Nous étions donc fébriles à l'idée de découvrir ce sixième opus, sobrement intitulé Hydra et mis en vente le 31 janvier via BMG Rights. Annoncé comme un mix du passé, du présent et même du futur de Within Temptation, les premiers échos firent état d'un album "plus metal" que jamais, peut-être le plus "heavy" de l'histoire du combo. Est-ce donc véritablement le cas ?
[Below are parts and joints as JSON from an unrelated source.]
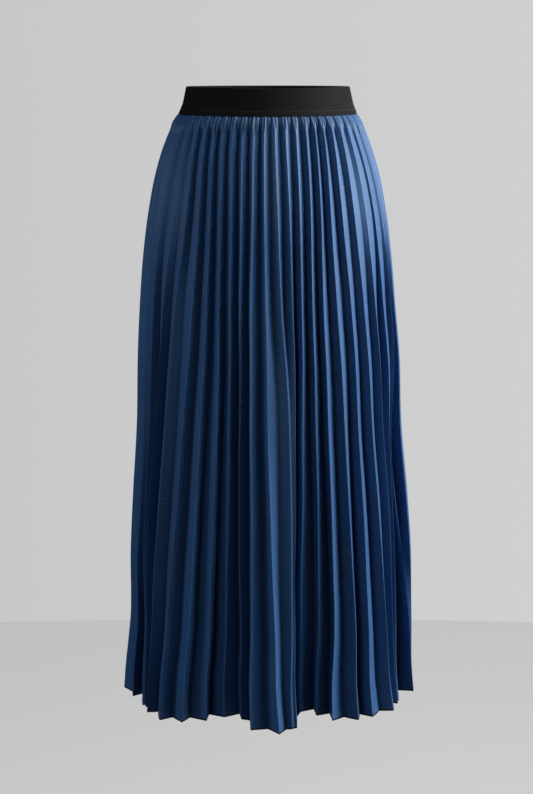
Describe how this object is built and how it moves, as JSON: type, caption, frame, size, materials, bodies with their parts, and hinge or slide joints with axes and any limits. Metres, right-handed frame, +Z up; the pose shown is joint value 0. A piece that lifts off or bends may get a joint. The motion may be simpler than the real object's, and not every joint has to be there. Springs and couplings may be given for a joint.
{
  "type": "pleated midi skirt",
  "caption": "Calf-length skirt in narrow satin pleats that widen towards the hem, on a wide elastic waistband; worn hollow form, open at the waist and the hem",
  "frame": {"origin": "the middle of the waistband, half way up it and half way across it, where the wearer's waist holds the skirt", "axes": "+Z up towards the wearer, -Y is the skirt's front, +X is the side on the viewer's right when seen from the front"},
  "size_m": [0.3935, 0.3478, 0.8227],
  "materials": {
    "pleated_satin": "blue polyester satin with a soft sheen, heat-set pleats and a narrow stitched hem",
    "waist_elastic": "matt black woven elastic"
  },
  "bodies": {
    "root": {"waistband": "waist_elastic", "skirt_front": "pleated_satin", "skirt_back": "pleated_satin"}
  },
  "joints": []
}
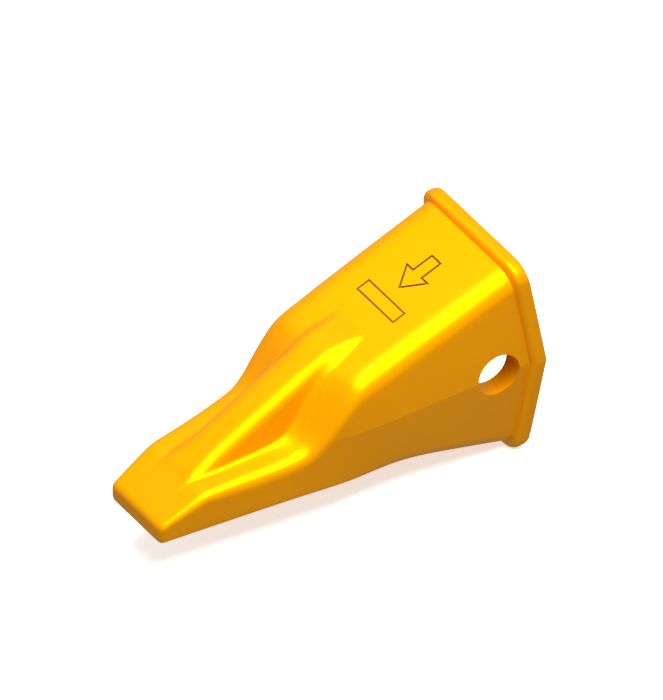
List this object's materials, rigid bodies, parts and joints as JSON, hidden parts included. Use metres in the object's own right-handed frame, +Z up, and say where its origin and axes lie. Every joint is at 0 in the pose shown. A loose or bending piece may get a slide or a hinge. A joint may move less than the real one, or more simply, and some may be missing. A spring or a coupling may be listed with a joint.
{
  "type": "excavator bucket tooth",
  "caption": "Cast steel digging tooth with a blunt chisel tip, a central rib between side scoops, a raised rear collar, a hollow nose socket and a cross pin hole.",
  "frame": {"origin": "centre of the cross pin hole, midway between the two ears, on the parting line of the casting", "axes": "+X forward from the pin hole to the tip, +Y along the pin hole to the left side when looking forward, +Z up to the side that carries the rib"},
  "size_m": [0.3065, 0.1326, 0.1713],
  "materials": {
    "painted_steel": "glossy golden yellow enamel over cast steel"
  },
  "bodies": {
    "root": {"tooth_casting": "painted_steel"}
  },
  "joints": []
}
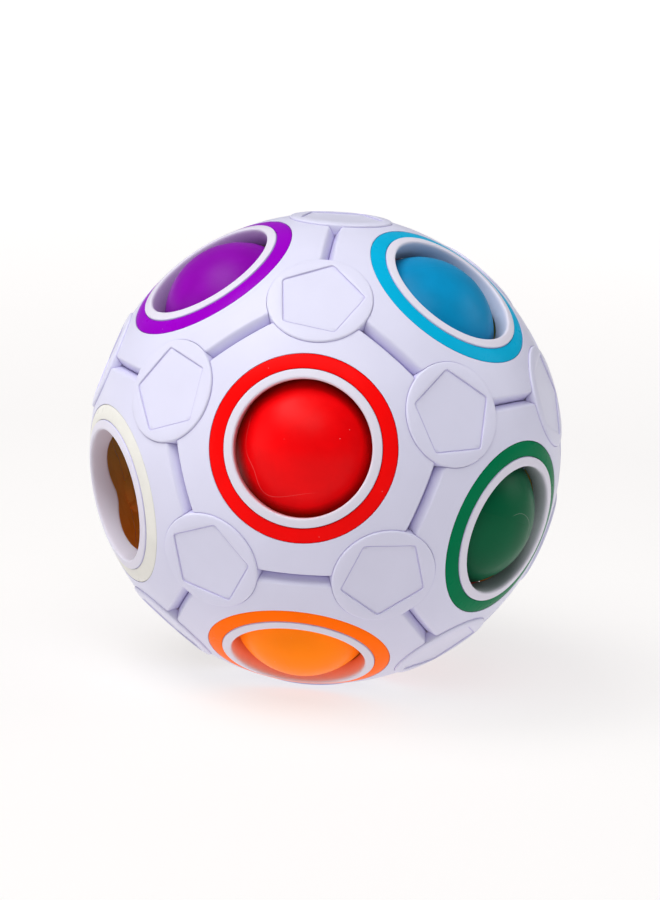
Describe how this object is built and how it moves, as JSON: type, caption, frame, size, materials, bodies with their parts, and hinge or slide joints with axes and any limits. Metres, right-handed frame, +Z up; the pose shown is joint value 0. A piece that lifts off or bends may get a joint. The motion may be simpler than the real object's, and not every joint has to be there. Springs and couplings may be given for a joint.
{
  "type": "push-ball sphere puzzle",
  "caption": "Hollow sphere puzzle with coloured ring windows; loose balls press in and roll across to the one empty window until colours match.",
  "frame": {"origin": "centre of the sphere", "axes": "+Z up through the top corner cap, -Y towards the front, where the red window faces, +X to the right"},
  "size_m": [0.07, 0.0708, 0.0695],
  "materials": {
    "shell_white": "satin moulded",
    "core_rubber": "soft matt",
    "ring_red": "gloss",
    "ball_red": "satin",
    "ring_orange": "gloss",
    "ball_orange": "satin",
    "ring_purple": "gloss",
    "ball_purple": "satin",
    "ring_sky_blue": "gloss",
    "ball_sky_blue": "satin",
    "ring_white": "gloss",
    "ring_green": "gloss",
    "ball_green": "satin",
    "ring_pink": "gloss",
    "ball_pink": "satin",
    "ring_dark_blue": "gloss",
    "ball_dark_blue": "satin",
    "ring_yellow": "gloss",
    "ball_yellow": "satin",
    "ring_light_green": "gloss",
    "ball_light_green": "satin",
    "ring_rose": "gloss",
    "ball_rose": "satin",
    "ring_brown": "gloss",
    "ball_brown": "satin"
  },
  "bodies": {
    "shell": {"panel_red": "shell_white", "panel_orange": "shell_white", "panel_purple": "shell_white", "panel_sky_blue": "shell_white", "panel_white": "shell_white", "panel_green": "shell_white", "panel_pink": "shell_white", "panel_dark_blue": "shell_white", "panel_yellow": "shell_white", "panel_light_green": "shell_white", "panel_rose": "shell_white", "panel_brown": "shell_white", "ring_red": "ring_red", "ring_orange": "ring_orange", "ring_purple": "ring_purple", "ring_sky_blue": "ring_sky_blue", "ring_white": "ring_white", "ring_green": "ring_green", "ring_pink": "ring_pink", "ring_dark_blue": "ring_dark_blue", "ring_yellow": "ring_yellow", "ring_light_green": "ring_light_green", "ring_rose": "ring_rose", "ring_brown": "ring_brown", "corner_cap_01": "shell_white", "corner_cap_02": "shell_white", "corner_cap_03": "shell_white", "corner_cap_04": "shell_white", "corner_cap_05": "shell_white", "corner_cap_06": "shell_white", "corner_cap_07": "shell_white", "corner_cap_08": "shell_white", "corner_cap_09": "shell_white", "corner_cap_10": "shell_white", "corner_cap_11": "shell_white", "corner_cap_12": "shell_white", "corner_cap_13": "shell_white", "corner_cap_14": "shell_white", "corner_cap_15": "shell_white", "corner_cap_16": "shell_white", "corner_cap_17": "shell_white", "corner_cap_18": "shell_white", "corner_cap_19": "shell_white", "corner_cap_20": "shell_white"},
    "core": {"soft_core": "core_rubber"},
    "ball_red": {"ball_red": "ball_red"},
    "ball_orange": {"ball_orange": "ball_orange"},
    "ball_purple": {"ball_purple": "ball_purple"},
    "ball_sky_blue": {"ball_sky_blue": "ball_sky_blue"},
    "ball_green": {"ball_green": "ball_green"},
    "ball_pink": {"ball_pink": "ball_pink"},
    "ball_dark_blue": {"ball_dark_blue": "ball_dark_blue"},
    "ball_yellow": {"ball_yellow": "ball_yellow"},
    "ball_light_green": {"ball_light_green": "ball_light_green"},
    "ball_rose": {"ball_rose": "ball_rose"},
    "ball_brown": {"ball_brown": "ball_brown"}
  },
  "joints": [
    {"name": "press_red", "type": "slide", "parent": "shell", "child": "ball_red", "axis": [0, 0.9822, -0.1876], "range_m": [0, 0.00365], "stiffness_N_per_m": 300, "springref_m": -0.003, "deforming": ["soft_core"]},
    {"name": "press_orange", "type": "slide", "parent": "shell", "child": "ball_orange", "axis": [0, 0.6071, 0.7947], "range_m": [0, 0.00365], "stiffness_N_per_m": 300, "springref_m": -0.003, "deforming": ["soft_core"]},
    {"name": "press_purple", "type": "slide", "parent": "shell", "child": "ball_purple", "axis": [0.5257, 0.3035, -0.7947], "range_m": [0, 0.00365], "stiffness_N_per_m": 300, "springref_m": -0.003, "deforming": ["soft_core"]},
    {"name": "press_sky_blue", "type": "slide", "parent": "shell", "child": "ball_sky_blue", "axis": [-0.5257, 0.3035, -0.7947], "range_m": [0, 0.00365], "stiffness_N_per_m": 300, "springref_m": -0.003, "deforming": ["soft_core"]},
    {"name": "press_green", "type": "slide", "parent": "shell", "child": "ball_green", "axis": [-0.8507, 0.4911, 0.1876], "range_m": [0, 0.00365], "stiffness_N_per_m": 300, "springref_m": -0.003, "deforming": ["soft_core"]},
    {"name": "press_pink", "type": "slide", "parent": "shell", "child": "ball_pink", "axis": [0, -0.6071, -0.7947], "range_m": [0, 0.00365], "stiffness_N_per_m": 300, "springref_m": -0.003, "deforming": ["soft_core"]},
    {"name": "press_dark_blue", "type": "slide", "parent": "shell", "child": "ball_dark_blue", "axis": [-0.8507, -0.4911, -0.1876], "range_m": [0, 0.00365], "stiffness_N_per_m": 300, "springref_m": -0.003, "deforming": ["soft_core"]},
    {"name": "press_yellow", "type": "slide", "parent": "shell", "child": "ball_yellow", "axis": [0.8507, -0.4911, -0.1876], "range_m": [0, 0.00365], "stiffness_N_per_m": 300, "springref_m": -0.003, "deforming": ["soft_core"]},
    {"name": "press_light_green", "type": "slide", "parent": "shell", "child": "ball_light_green", "axis": [0, -0.9822, 0.1876], "range_m": [0, 0.00365], "stiffness_N_per_m": 300, "springref_m": -0.003, "deforming": ["soft_core"]},
    {"name": "press_rose", "type": "slide", "parent": "shell", "child": "ball_rose", "axis": [-0.5257, -0.3035, 0.7947], "range_m": [0, 0.00365], "stiffness_N_per_m": 300, "springref_m": -0.003, "deforming": ["soft_core"]},
    {"name": "roll_across", "type": "hinge", "parent": "shell", "child": "core", "pos_m": [0, 0, 0], "axis": [-0.5, 0.6455, 0.5774], "range_deg": [0, 63.44]},
    {"name": "seat_brown", "type": "slide", "parent": "core", "child": "ball_brown", "axis": [-0.5257, 0.3035, -0.7947], "range_m": [0, 0.00365]}
  ]
}
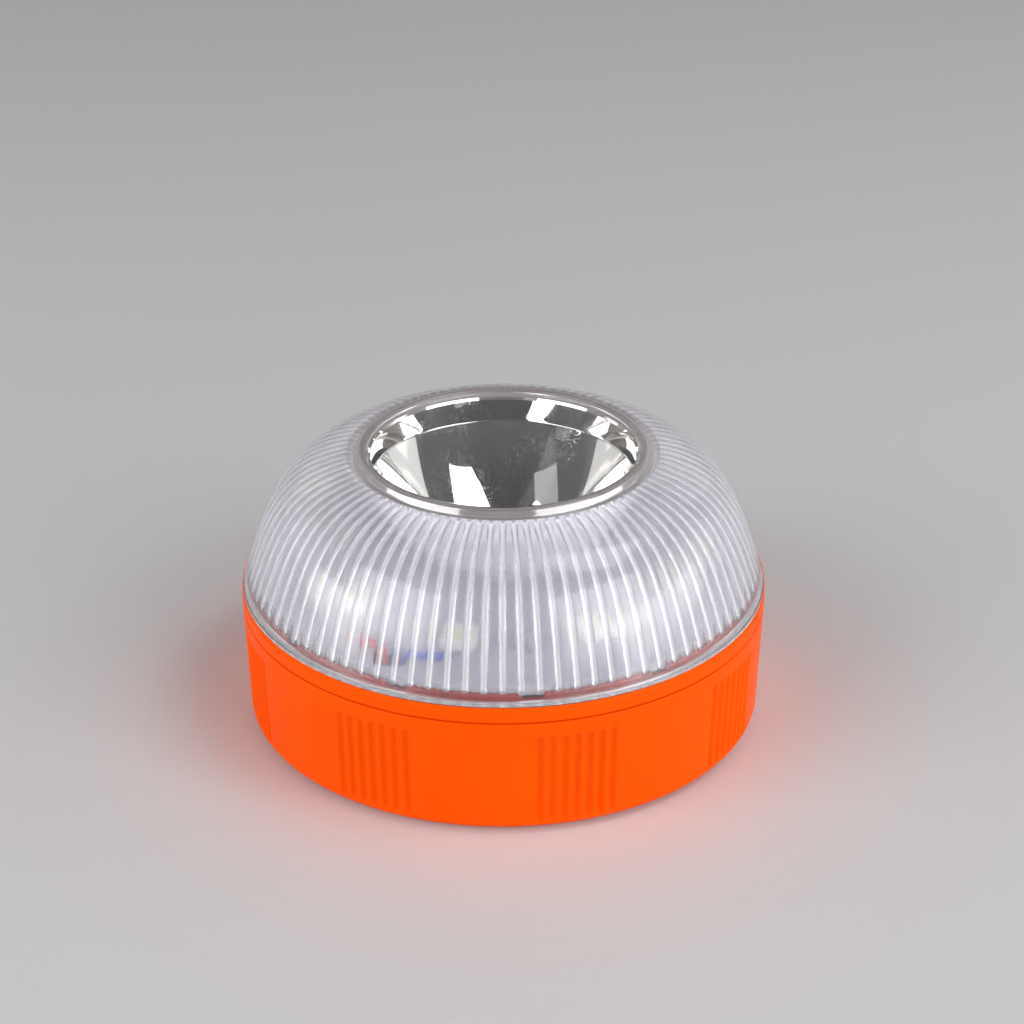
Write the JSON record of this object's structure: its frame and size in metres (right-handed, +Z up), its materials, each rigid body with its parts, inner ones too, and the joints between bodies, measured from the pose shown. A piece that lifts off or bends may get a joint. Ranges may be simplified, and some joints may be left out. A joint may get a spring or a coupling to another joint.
{
  "type": "roadside emergency beacon",
  "caption": "Round roadside emergency beacon: clear ribbed dome with a chromed torch reflector on an orange twist-off base with magnet and power button.",
  "frame": {"origin": "centre of the circle that the rubber pad's lowest face lies on, on the beacon's axis", "axes": "+Z up along the axis of dome, thread and button; the pictured side faces -Y"},
  "size_m": [0.08, 0.08, 0.0428],
  "materials": {
    "clear_plastic": "gloss, clear moulded polycarbonate",
    "chrome": "vacuum-metallised mirror",
    "orange_plastic": "satin moulded ABS",
    "white_board": "white solder mask",
    "led_case": "white package",
    "phosphor": "satin",
    "chip": "matt moulding compound",
    "steel": "nickel-plated",
    "rubber": "matt",
    "red_silicone": "satin silicone",
    "tray_plastic": "matt",
    "cell_jacket": "printed jacket, left plain",
    "magnet": "nickel-plated neodymium",
    "red_wire": "satin insulation",
    "blue_wire": "satin insulation"
  },
  "bodies": {
    "lamp": {"dome_cover": "clear_plastic", "torch_window": "clear_plastic", "reflector": "chrome", "torch_led": "led_case", "torch_led_lens": "phosphor", "led_board": "white_board", "driver_chip": "chip", "capacitor": "phosphor", "boost_coil": "chip", "housing_ring": "orange_plastic", "dome_seal": "red_silicone", "battery_tray": "tray_plastic", "tact_switch": "chip", "contact_positive": "steel", "contact_negative": "steel", "contact_bridge_left": "steel", "contact_bridge_right": "steel", "red_wire": "red_wire", "blue_wire": "blue_wire", "side_led_1": "led_case", "side_led_2": "led_case", "side_led_3": "led_case", "side_led_4": "led_case", "side_led_5": "led_case", "side_led_6": "led_case", "side_led_7": "led_case", "side_led_8": "led_case", "board_screw_1": "steel", "tray_screw_1": "steel", "battery_cell_1": "cell_jacket", "cell_spring_1": "steel", "board_screw_2": "steel", "tray_screw_2": "steel", "battery_cell_2": "cell_jacket", "cell_spring_2": "steel", "board_screw_3": "steel", "tray_screw_3": "steel", "battery_cell_3": "cell_jacket", "cell_spring_3": "steel"},
    "seal_ring": {"cup_seal": "rubber"},
    "cup": {"base_cup": "orange_plastic", "rubber_pad": "rubber", "ring_magnet": "magnet", "button_retainer": "tray_plastic"},
    "button": {"power_button": "rubber", "button_spring": "steel"},
    "plunger": {"tact_plunger": "led_case"}
  },
  "joints": [
    {"name": "cup_drop", "type": "slide", "parent": "lamp", "child": "seal_ring", "axis": [0, 0, -1], "range_m": [0, 0.00501]},
    {"name": "cup_twist", "type": "hinge", "parent": "seal_ring", "child": "cup", "pos_m": [0, 0, 0], "axis": [0, 0, -1], "range_deg": [0, 120]},
    {"name": "button_press", "type": "slide", "parent": "cup", "child": "button", "axis": [0, 0, 1], "range_m": [0, 0.0008], "stiffness_N_per_m": 600, "springref_m": -0.0005, "deforming": ["button_spring"]},
    {"name": "switch_press", "type": "slide", "parent": "lamp", "child": "plunger", "axis": [0, 0, 1], "range_m": [0, 0.00057]}
  ],
  "couplings": [
    {"joint": "cup_drop", "follows": "cup_twist", "m_per_rad": 0.0023873},
    {"joint": "switch_press", "follows": "button_press", "ratio": 0.7}
  ]
}
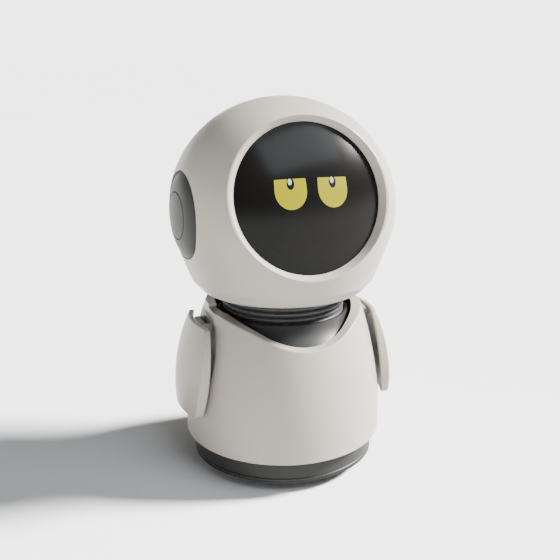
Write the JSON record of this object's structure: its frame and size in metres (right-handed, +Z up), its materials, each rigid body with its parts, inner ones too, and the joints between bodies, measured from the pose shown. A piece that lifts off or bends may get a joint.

Rapproche-toi, n'aie pas peur...
Bon, ces échos tombèrent lors de pré-écoutes où "Covered by Roses" et surtout "Whole World Is Watching" n'étaient pas proposées car en finalisation, cela tempère donc le jugement initial. Cependant oui, ce brûlot offre quelques passes metal fort intéressantes que nous n'avions plus entendu dans le groupe depuis plus de dix ans, avec le retour croyez-le ou non de quelques bribes de chant extrêmes performées comme à l'époque par le compositeur guitariste "plus tout à fait membre officiel du groupe car s'occupe des enfants qu'il a eu avec Sharon mais quand même" Robert Westerholdt. On retrouve ainsi son timbre éraillé parfois maladroit mais toujours efficace sur "Tell Me Why" et surtout "Silver Moonlight", comme par hasard deux des meilleurs morceaux du disque. Les plus metal aussi, cela va donc de soi, un peu à l'image de ce "Let Us Burn" aux guitares triomphantes en intro ou encore le fameux "Paradise (What About Us?)" déjà présenté en single où on croit presque entendre du riffage à la Nightwish période Once... et avec Tarja Turunen en invitée, c'en est presque troublant.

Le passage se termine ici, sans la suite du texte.